Supplied entries →
____

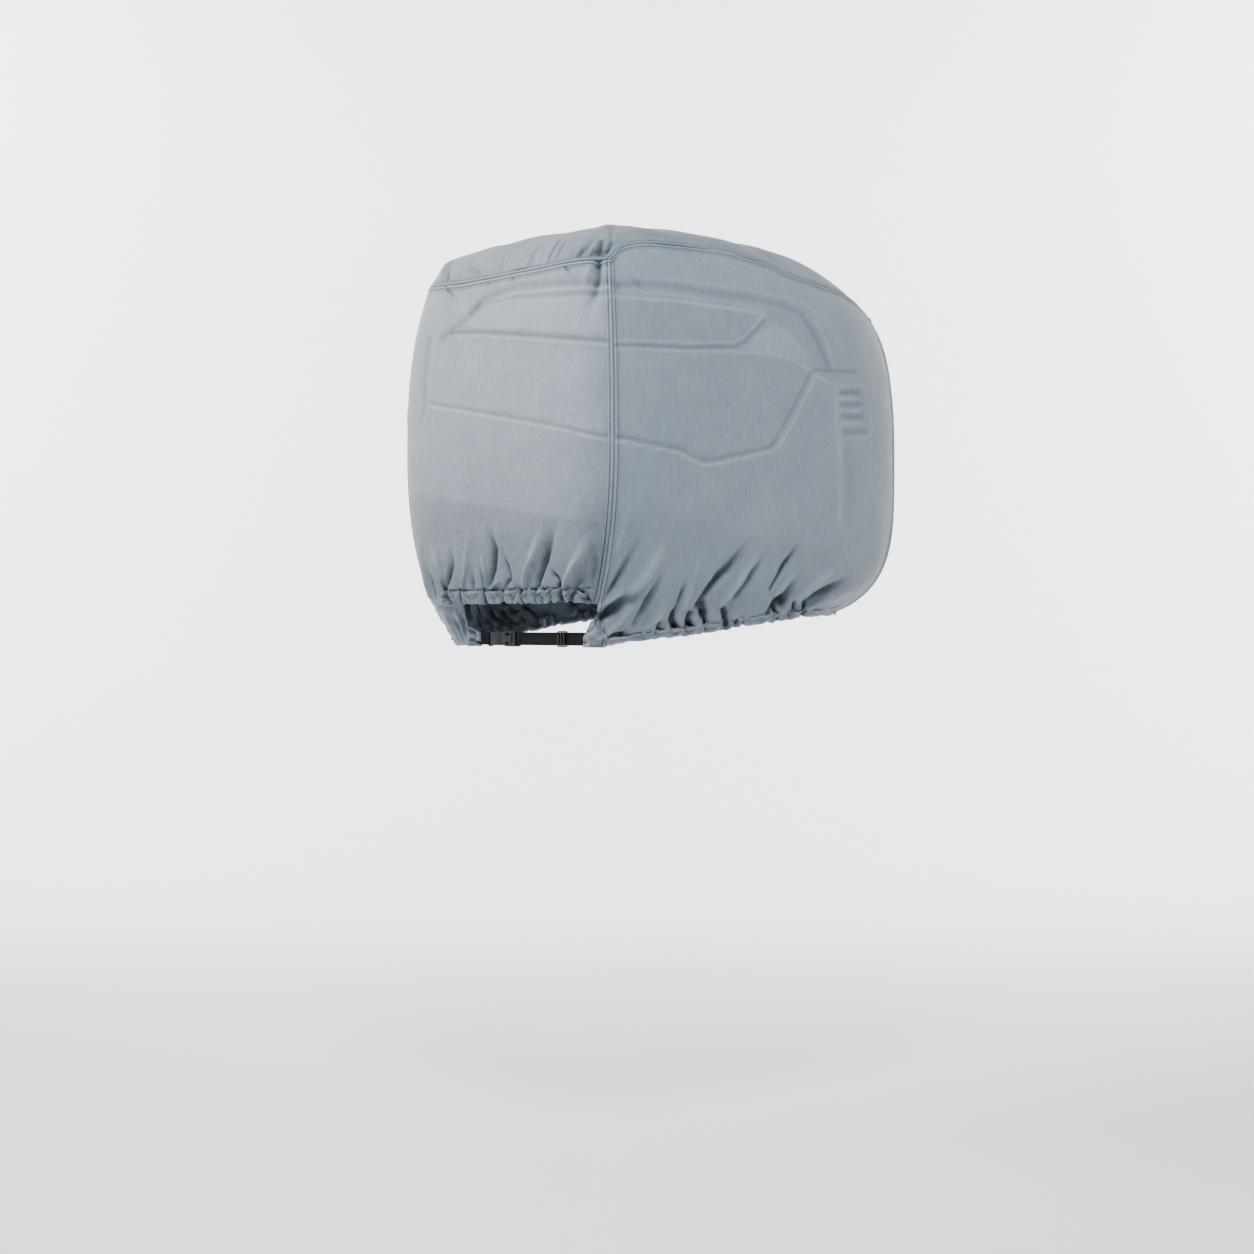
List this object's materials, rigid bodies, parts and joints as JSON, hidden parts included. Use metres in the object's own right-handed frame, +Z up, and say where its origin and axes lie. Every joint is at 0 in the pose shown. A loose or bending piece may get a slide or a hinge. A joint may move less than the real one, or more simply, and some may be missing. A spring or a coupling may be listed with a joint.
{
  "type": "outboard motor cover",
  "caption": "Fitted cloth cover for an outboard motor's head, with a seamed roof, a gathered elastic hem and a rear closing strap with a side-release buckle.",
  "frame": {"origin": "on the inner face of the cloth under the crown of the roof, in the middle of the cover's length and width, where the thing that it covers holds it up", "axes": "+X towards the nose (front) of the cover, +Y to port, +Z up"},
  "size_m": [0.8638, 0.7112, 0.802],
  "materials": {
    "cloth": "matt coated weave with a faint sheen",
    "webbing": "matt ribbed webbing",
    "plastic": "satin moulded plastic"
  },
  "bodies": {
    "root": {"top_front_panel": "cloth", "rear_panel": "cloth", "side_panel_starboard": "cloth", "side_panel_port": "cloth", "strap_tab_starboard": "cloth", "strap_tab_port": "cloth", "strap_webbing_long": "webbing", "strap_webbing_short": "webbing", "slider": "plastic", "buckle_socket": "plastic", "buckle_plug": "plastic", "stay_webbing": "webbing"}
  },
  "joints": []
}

____

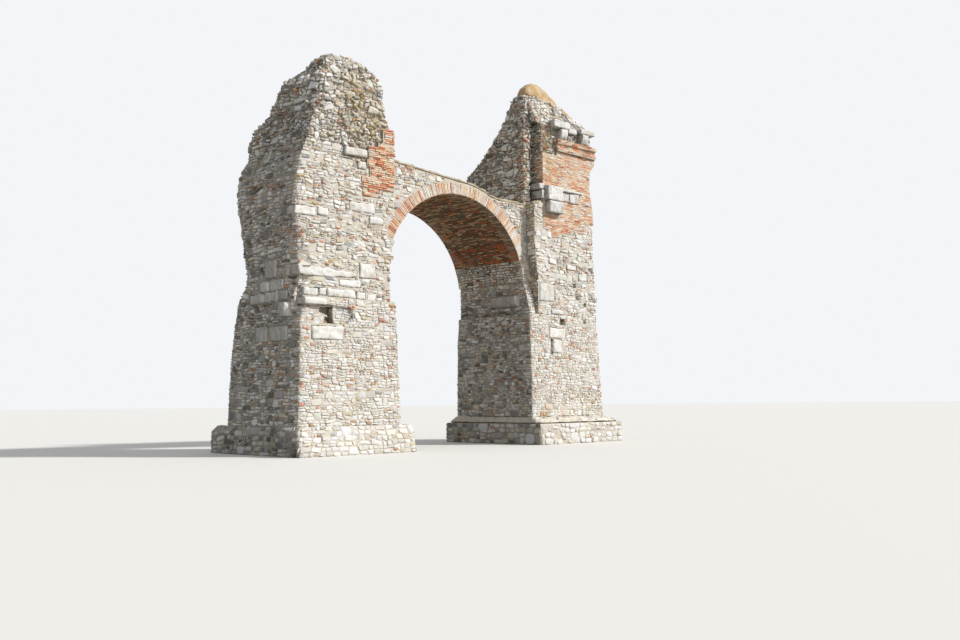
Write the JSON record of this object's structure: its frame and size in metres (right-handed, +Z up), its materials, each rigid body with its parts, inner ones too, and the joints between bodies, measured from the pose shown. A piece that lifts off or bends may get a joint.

____

What to work on → Tally the lines of the preceding listing in which the word "object" appears; state nothing but the total.

Solution to the problem → 2